If you hear the TC say something [in response to feedback], and you’re kind of going, “Oh boy, I don’t think you realize how that might be perceived by a very experienced colleague,” or an action or something… then I would call [the TC] on it. And not in, like, a calling-out way but in a mentor’s way.

This sense of openness was mirrored in the TMs’ reflections on their own teaching practices:

Adrienne::

As a mentor, I have to share my experiences and my values, beliefs, and my way of teaching with a potential colleague, making sure that that person does his or her best, so the growth has been quite significant for me. I have to be aware of what I say, how I present myself. I have to make sure that I am teaching currently and trying new strategies, learning and growing, reading and research… it’s helped me become more reflective in my practice.

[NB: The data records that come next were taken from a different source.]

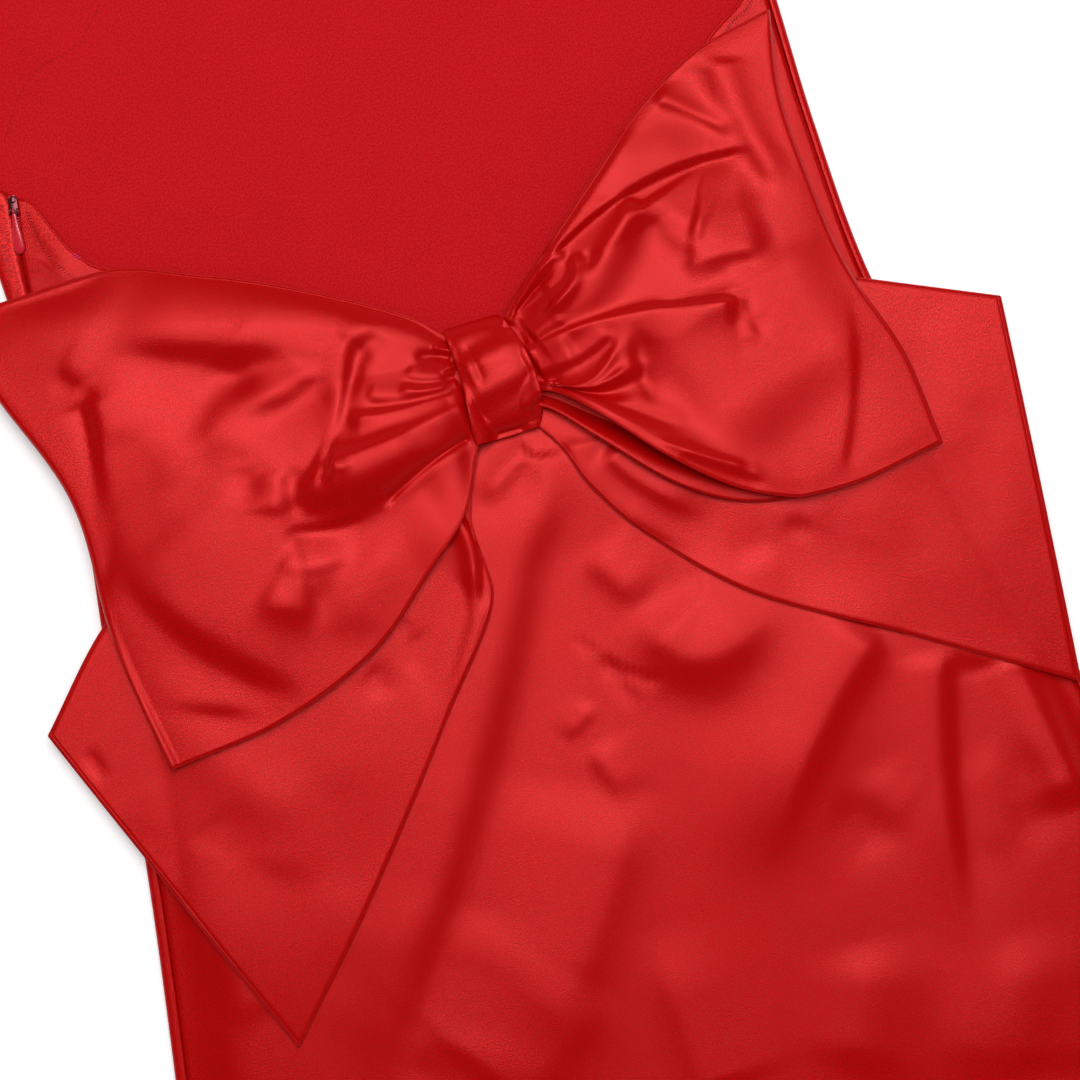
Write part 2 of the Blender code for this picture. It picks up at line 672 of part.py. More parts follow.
def build():
    satin = material("satin", *SATIN)
    inside = material("crepe_inside", *CREPE_INSIDE)
    zip_red = material("zip_red", *ZIP_RED)
    metal = material("slider_metal", *SLIDER_METAL)

    front = build_front(inside)
    back = build_back(satin)
    build_neck_strap(satin)
    coil_z = CLOTH + SEAM_GAP + ZIP_COIL[1] / 2
    tape_z = coil_z + ZIP_COIL[1] / 2 + SEAM_GAP + ZIP_TAPE[1] / 2
    zip_strip("zip_tape", ZIP_TAPE[0], ZIP_TAPE[1], tape_z, zip_red)
    zip_strip("zip_chain", ZIP_COIL[0], ZIP_COIL[1], coil_z, zip_red)

    under = Laid(front, back)
    left_tail = build_tail("bow_tail_left", LEFT_TAIL, under, satin)
    right_tail = build_tail("bow_tail_right", RIGHT_TAIL, under, satin)
    under = Laid(front, back, left_tail, right_tail)
    left_loop = build_loop(
        "bow_loop_left", LEFT_LOOP, LEFT_FOLD_DIP, LEFT_LOOP_FOLDS, under, 0.0, satin)
    right_loop = build_loop(
        "bow_loop_right", RIGHT_LOOP, RIGHT_FOLD_DIP, RIGHT_LOOP_FOLDS, under, 1.0, satin)
    build_knot(Laid(back, left_tail, right_tail, left_loop, right_loop), satin)
    build_slider(metal)
    build_pull(zip_red)


for old in list(bpy.data.objects):
    bpy.data.objects.remove(old)

PARTS = bpy.data.collections.new("halter_maxi_dress")
bpy.context.scene.collection.children.link(PARTS)
FRAME = bpy.data.objects.new("dress_frame", None)
PARTS.objects.link(FRAME)

build()
HEM = BODY_ROWS[0]
FRAME.location = Vector((-(HEM[2] + HEM[3]) / 2, -(HEM_Y + NECK_Y + STRAP_RISE) / 2, 0)) * MM
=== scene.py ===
"""The looks of a red satin halter maxi dress, laid flat with its back and its bow facing up.

Cloth is laid piece by piece, as a maker would lay it: the front on the floor, the back over it, then
the bow's tails, its two loops and the knot. Each piece takes the height of the heap that it is laid
on, and adds its own folds from a short table. Tables are in millimetres in the dress's own frame: x
and y from the bow's knot, z up from the floor.
"""

import math

import bmesh
import bpy
import numpy as np
from mathutils import Matrix, Vector


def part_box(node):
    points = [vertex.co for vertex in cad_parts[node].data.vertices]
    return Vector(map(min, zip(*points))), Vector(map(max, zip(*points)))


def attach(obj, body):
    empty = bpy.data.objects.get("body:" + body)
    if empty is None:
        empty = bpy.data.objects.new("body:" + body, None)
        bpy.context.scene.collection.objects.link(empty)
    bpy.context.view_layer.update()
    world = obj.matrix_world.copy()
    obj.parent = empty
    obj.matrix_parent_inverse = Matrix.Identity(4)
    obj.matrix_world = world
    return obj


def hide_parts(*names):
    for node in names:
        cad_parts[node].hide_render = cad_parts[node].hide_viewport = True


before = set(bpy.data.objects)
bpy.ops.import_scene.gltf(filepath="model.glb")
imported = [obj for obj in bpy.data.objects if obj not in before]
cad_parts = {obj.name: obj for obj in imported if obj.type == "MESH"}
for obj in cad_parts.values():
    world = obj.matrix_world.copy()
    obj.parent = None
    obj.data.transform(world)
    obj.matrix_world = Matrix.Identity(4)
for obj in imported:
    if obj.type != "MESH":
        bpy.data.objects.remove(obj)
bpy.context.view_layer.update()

MM = 0.001
SCENE = bpy.context.scene


def rows(text):
    """A table from lines of text, each a name and its numbers."""
    return [(line.split()[0], *map(float, line.split()[1:])) for line in text.strip().splitlines()]


# ---- sizes, millimetres
HEM_Y = -1060.0
NECK_Y = 345.0
STRAP_RISE = 100.0
STRAP_WIDTH = 22.0
SIDE_ROLL = 1.9
WALL = 1.1              # cloth of the dress
BOW_WALL = 1.0
FRONT_Z = 0.75          # middle of the front's wall
BACK_Z = FRONT_Z + 2 * SIDE_ROLL
HEM_EDGE_X = (-352.0, 350.0)

front_low, front_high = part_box("front_panel")
WAIST = Vector((
    (front_low[0] + front_high[0]) / 2 - sum(HEM_EDGE_X) / 2 * MM,
    front_low[1] - HEM_Y * MM,
    front_low[2],
))

# The dress's outline: name, y, left edge x, right edge x.
BODY_ROWS = rows("""
hem -1060 -352 350
calf -800 -319 317
knee -530 -280 276
thigh -260 -231 227
hip -156 -214.5 206
high_hip -60 -204 188
waist 0 -197 176.5
ribs 70 -200 173
underarm 150 -202 172.5
bust 190 -198 169
armhole_low 232 -182 156
armhole_mid 272 -152 128
armhole_high 310 -118 96
neck 345 -89 67
""")
# How far the front wraps round each side on to the upper face: name, y, left, right.
WRAP_ROWS = rows("""
hem -1060 3 3
thigh -260 3 2
high_hip -60 2 1.2
waist 0 2.2 1.2
ribs 70 6 1.2
chest 114 9.8 1.2
zip_top 143 14.6 1.2
armhole_turn 156 1.5 1
bust 190 1 1
neck 345 1 1
""")
ROLL_ENDS_Y = (158.0, 182.0)

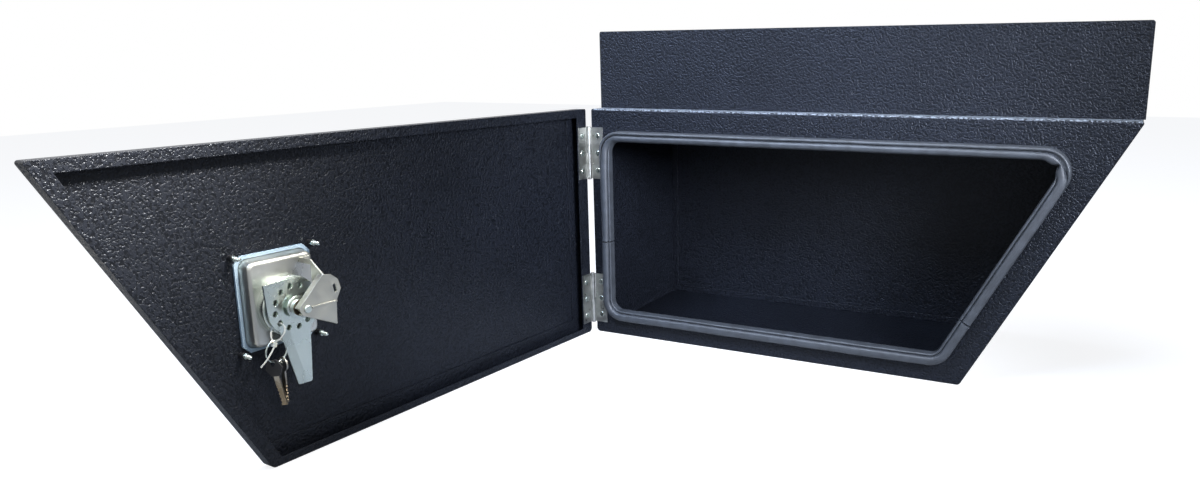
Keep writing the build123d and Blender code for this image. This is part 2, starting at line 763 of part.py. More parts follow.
with BuildPart() as key_plug:
    with BuildSketch(lock.offset(handle_pivot + handle_thick / 2)):
        with Locations((0, -key_plug_offset)):
            Circle(key_plug_radius)
    extrude(amount=-key_plug_depth)
    with BuildSketch(lock.offset(handle_pivot + handle_thick / 2)):
        with Locations((0, -key_plug_offset)):
            Rectangle(*key_slot)
    extrude(amount=-key_slot_depth, mode=Mode.SUBTRACT)
save(key_plug.part, "key_plug")

# ---------------------------------------------------------------- tie, ring and keys
tie_hole = Vector(ring_hole_circle, 0).rotate(Axis.Z, tie_hole_angle)
tie_along = Vector(1, 0).rotate(Axis.Z, tie_hang_angle)
tie_turned = Location((tie_hole.X, tie_hole.Y, 0), (0, 0, tie_hang_angle))
tie_plane = Plane(lock.location * tie_turned * Location((0, 0, 0), (90, 0, 0)))
ring_level = -cam_front - ring_stand
tie_back = -drum_height - cam_gap / 2
tie_front = -cam_front - tie_thick

with BuildSketch() as tie_line:
    Polygon(
        (0, tie_back),
        (tie_length / 2, tie_back),
        (tie_length, ring_level + tie_flat / 2),
        (tie_length, ring_level - tie_flat / 2),
        (tie_bulge_at, tie_front - tie_bulge),
        (0, tie_front),
        align=None,
    )
    fillet(tie_line.vertices(), tie_bend)

tie_head_middle = tie_hole + tie_along * (tie_length + tie_thick / 2 + tie_head[0] / 2)
with BuildPart() as cable_tie:
    with BuildSketch(tie_plane):
        offset(tie_line.sketch, amount=tie_thick / 2)
        offset(tie_line.sketch, amount=-tie_thick / 2, mode=Mode.SUBTRACT)
    extrude(amount=tie_width / 2, both=True)
    with BuildSketch(lock.offset(ring_level - tie_head_front)):
        with Locations(Location((tie_head_middle.X, tie_head_middle.Y, 0), (0, 0, tie_hang_angle))):
            Rectangle(tie_head[0], tie_head[1])
    extrude(amount=tie_head[2])
    with BuildSketch(lock.offset(ring_level - tie_head_front)):
        with Locations(Location((tie_head_middle.X, tie_head_middle.Y, 0), (0, 0, tie_tail_angle))):
            Rectangle(tie_tail_length, tie_width, align=(Align.MIN, Align.CENTER))
    extrude(amount=tie_thick)
save(cable_tie.part, "cable_tie")

ring_top_along = tie_length - tie_thick / 2 - key_ring_wire - key_ring_clearance
ring_top = tie_hole + tie_along * ring_top_along
ring_middle = ring_top - Vector(0, key_ring_radius)
with BuildPart() as key_ring:
    ring_place = Plane(lock.location * Location((ring_middle.X, ring_middle.Y, ring_level)))
    with BuildSketch(Plane(ring_place.location * Location((key_ring_radius, 0, 0), (90, 0, 0)))):
        Circle(key_ring_wire)
    revolve(axis=Axis(ring_place.origin, ring_place.z_dir))
save(key_ring.part, "key_ring")


def key_place(ring_angle, turn, lean):
    """The plane of a key on the ring, from the middle of its hole, turned about the hole and leant."""
    wire = ring_middle + Vector(key_ring_radius, 0).rotate(Axis.Z, ring_angle)
    drop = key_hole_radius - key_ring_wire - key_play
    return Plane(lock.location * Location((wire.X, wire.Y - drop, ring_level), (0, turn, lean)))


def key_blade(place, start):
    """A key's blade with its cuts, on the key's plane, from a start height down to the tip."""
    with BuildPart() as blade:
        with BuildSketch(place):
            with Locations((0, start)):
                Rectangle(blade_width, key_length + start, align=(Align.CENTER, Align.MAX))
            for cut in range(key_cuts):
                with Locations((blade_width / 2, key_cut_pitch * (cut + 1) - key_length)):
                    RegularPolygon(key_cut_depth + cut % 2 * key_cut_step, 4, mode=Mode.SUBTRACT)
        extrude(amount=key_thick / 2, both=True)
    return blade.part


plain_key_place = key_place(plain_key_angle, plain_key_turn, 0)
with BuildPart() as plain_key:
    with BuildSketch(plain_key_place):
        with Locations((0, -key_bow / 2)):
            Circle(key_bow)
        Circle(key_hole_radius, mode=Mode.SUBTRACT)
    extrude(amount=key_thick / 2, both=True)
    add(key_blade(plain_key_place, -key_bow))
save(plain_key.part, "plain_key")

headed_key_place = key_place(headed_key_angle, headed_key_turn, headed_key_lean)
with BuildPart() as key_head:
    with BuildSketch(headed_key_place):
        with Locations((0, -hex_bow / 2)):
            RegularPolygon(hex_bow, 6)
        Circle(key_hole_radius, mode=Mode.SUBTRACT)
    extrude(amount=key_head_thick / 2, both=True)
save(key_head.part, "key_head")

headed_key_start = -hex_bow / 2 - hex_bow * cos(radians(30))
save(key_blade(headed_key_place, headed_key_start), "headed_key_blade")
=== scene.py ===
"""Tapered under-tray toolbox: its finishes, loose parts and studio, built round its CAD frame."""

import json

import bmesh
import bpy
import numpy as np
from mathutils import Matrix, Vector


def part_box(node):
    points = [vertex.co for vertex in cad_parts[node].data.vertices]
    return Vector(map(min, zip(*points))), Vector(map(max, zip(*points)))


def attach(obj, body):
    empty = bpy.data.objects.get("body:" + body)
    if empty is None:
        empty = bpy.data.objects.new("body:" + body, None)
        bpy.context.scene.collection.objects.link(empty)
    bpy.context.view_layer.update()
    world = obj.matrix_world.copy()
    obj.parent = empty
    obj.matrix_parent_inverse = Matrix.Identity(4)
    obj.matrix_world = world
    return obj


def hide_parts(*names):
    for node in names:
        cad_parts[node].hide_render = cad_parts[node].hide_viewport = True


bl_info = {
    "name": "Tapered under-tray toolbox",
    "version": (1, 0, 0),
    "blender": (4, 5, 0),
    "location": "3D View > Sidebar > Toolbox",
    "description": "Adds the bulb seal, lock details, finishes and studio of an under-tray toolbox",
    "category": "Object",
}

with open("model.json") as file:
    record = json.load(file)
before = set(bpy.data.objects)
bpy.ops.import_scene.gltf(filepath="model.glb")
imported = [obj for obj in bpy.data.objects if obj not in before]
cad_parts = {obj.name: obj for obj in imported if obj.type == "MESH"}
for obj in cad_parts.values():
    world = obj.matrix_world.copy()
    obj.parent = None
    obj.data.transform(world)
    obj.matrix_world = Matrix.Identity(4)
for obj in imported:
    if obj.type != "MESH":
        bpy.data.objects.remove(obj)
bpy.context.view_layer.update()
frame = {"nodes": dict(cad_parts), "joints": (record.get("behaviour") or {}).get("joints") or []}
NODES = frame["nodes"]
JOINTS = {joint["name"]: joint for joint in frame["joints"]}

MM = 0.001
FULL_TURN = 2 * np.pi


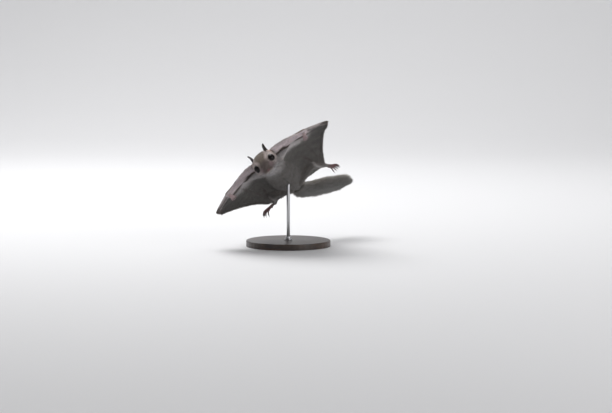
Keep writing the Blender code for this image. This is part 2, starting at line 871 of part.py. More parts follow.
def lock(root, out, way, up, length):
    """A flat tapered lock that leaves along out and bends towards way."""
    points = []
    for t in [share for share, _, _ in LOCK_SECTIONS] + [1.0]:
        bend = LOCK_BEND * t * t
        points.append(root + (out * (1 - bend / 2) + way * bend) * t * length)
    sections = []
    for i, (_, wide, thick) in enumerate(LOCK_SECTIONS):
        lie = (points[i + 1] - points[max(i - 1, 0)]).normalized()
        side = up.cross(lie).normalized()
        radii = (LOCK_WIDTH / 2 * wide, LOCK_THICKNESS / 2 * thick)
        sections.append(oval(points[i], side, lie.cross(side), *radii, LOCK_SEGMENTS))
    return loft("lock", sections, None, points[-1])


def side_locks(rng):
    """Locks combed out to both sides, in an upper and a lower layer."""
    locks = []
    for i in range(SIDE_LOCKS):
        t = mix(*SIDE_LOCK_SPAN, i / (SIDE_LOCKS - 1))
        centre, way, across, up = tail_axes(t)
        half_width, half_height = along(TAIL_CORE_SECTIONS, t)
        reach = along(LOCK_REACH, t)[0]
        for side in (-1, 1):
            for layer in (-1, 1):
                slant = mix(ROOT_SLANT, TIP_SLANT, t) + rng.uniform(-0.05, 0.05)
                out = across * side * math.sin(slant) + way * math.cos(slant) + up * layer * 0.05
                root = centre + across * side * half_width * 0.45 + up * layer * half_height * 0.42
                root += way * rng.uniform(-0.8, 0.8)
                length = LOCK_LENGTH * reach * rng.uniform(0.93, 1.05)
                locks.append(lock(root, out.normalized(), way, up, length))
    return locks


def ridge_locks(rng):
    """Locks that lie back along the middle of the tail, above and below."""
    locks = []
    for i in range(RIDGE_LOCKS):
        t = mix(*RIDGE_LOCK_SPAN, i / (RIDGE_LOCKS - 1))
        centre, way, across, up = tail_axes(t)
        _, half_height = along(TAIL_CORE_SECTIONS, t)
        for layer in (-1, 1):
            out = (way + up * layer * 0.10 + across * rng.uniform(-0.08, 0.08)).normalized()
            root = centre + up * layer * half_height * 0.62 + across * rng.uniform(-1.2, 1.2)
            length = LOCK_LENGTH * RIDGE_LOCK_SHARE * rng.uniform(0.9, 1.1)
            locks.append(lock(root, out, way, up, length))
    return locks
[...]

Moreover, the TMs appreciated the study’s intervention as it provided a conversational space for their sense-making of mentoring. Curiously, this opportunity was made easier because of the time for reflection afforded by having a TC. The TMs noted that too often when they stepped away from their classroom duties for the benefit of the TCs’ independent practice, they tackled an onslaught of other duties and tasks. However, the study presented a chance for them to talk about and reflect upon their mentoring. This reminder emphasized a more pragmatic challenge of mentoring in practicum settings: the lack of time necessary for examining and developing one’s mentoring practice. Thus, the possibilities for inquiry into one’s mentoring practice are limited by the time available. Nonetheless, when given the opportunity, the TMs displayed a hunger for this opportunity.

The Gleaning of Knowledge

Just as teachers are expected to continually update their classroom skills by engaging with TCs, it might be reasonable to expect that TM’s would continually update their mentoring skills as part of their commitment to the practicum. However, it was the former that was noted more frequently than the latter in our interviews with teachers. For example, the TMs in this study noted an exchange of knowledge between TCs and themselves regarding classroom practice:

Rachel::

I think [the TCs] do bring in new knowledge and new ideas. And technology is one area that I’ve really found that I learn every time one comes in.

Sam::

[The TC’s] passion for something was really neat to see. And it made me look at things in a new way. So when they say, “I’d really like to teach this,” I’m like, “Oh, okay, let’s go for it.” And I always learn something new from them, the same way I learn new things from my students. They come in and say they want to learn about something, and then it sparks an interest in the classroom. And then we all go off on a tangent in another direction. Being a teacher means being a life-long learner. And, if you can’t daily find something new that you’ve learned, well then, what’s the point, right?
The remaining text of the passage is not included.